Third, it is assumed that the loop limits and the coefficients are known constants. This assumption can be relaxed as the test will still work if loop limit are set to infinity. However, dependence is assumed if one of the coefficients is not known.

Apart from the GCD test and the Banerjee inequalities test, there are some other practical dependence tests such as the Rice partition-based test, the Stanford cascade test, and the Maryland Omega test.

Different optimizing compilers use different algorithms to recognize parallelizable loops. Each compiler has its own class of parallelizable loops, and the classes for different compilers can differ significantly. Therefore, although optimizing C and Fortran 77 compilers are able to generate efficient codes for vector and superscalar architectures, the writing of the corresponding source codes is often not trivial. The programmer must know the particular compiler very well to use exactly those forms of parallelizable loops that are recognized by the compiler. As a result some applications that run efficiently on one vector or superscalar processor, due to their careful tuning to the corresponding compiler, may run much slower on other vector and superscalar processors of the same potential performance. Although there are some simple classes of parallelizable loops that are recognized by any normal optimizing compiler for vector or superscalar processor, these classes are quite restricted and do not include many real-life loop patterns.

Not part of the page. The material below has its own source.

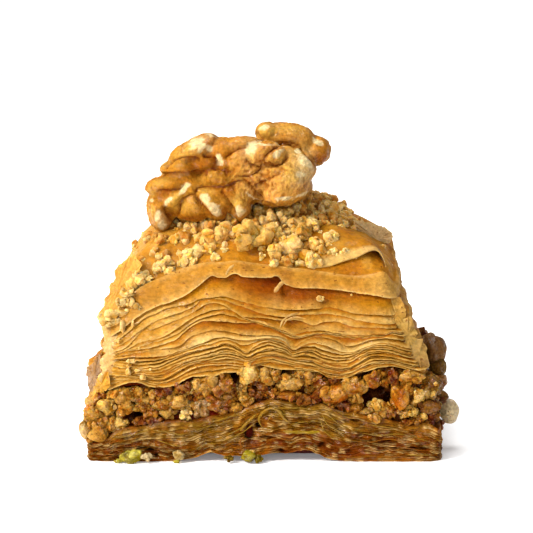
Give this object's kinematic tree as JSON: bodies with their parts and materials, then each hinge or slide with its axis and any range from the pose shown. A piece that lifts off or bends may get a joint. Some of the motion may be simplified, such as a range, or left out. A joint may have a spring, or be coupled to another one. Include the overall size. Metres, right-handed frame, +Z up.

Our analysis of optimizing C and Fortran 77 compilers for vector and superscalar processors can be summarized as follows:

Like those for the serial architecture, the compilers support modular, portable, and reliable programming.
The compilers support efficient programming but for rather restricted class of applications; the efficient programming is quite demanding for the programmer and often leads to such source code that is difficult to read and understand.
The support for portable efficiency provided by the compilers is limited to some very simple classes of application.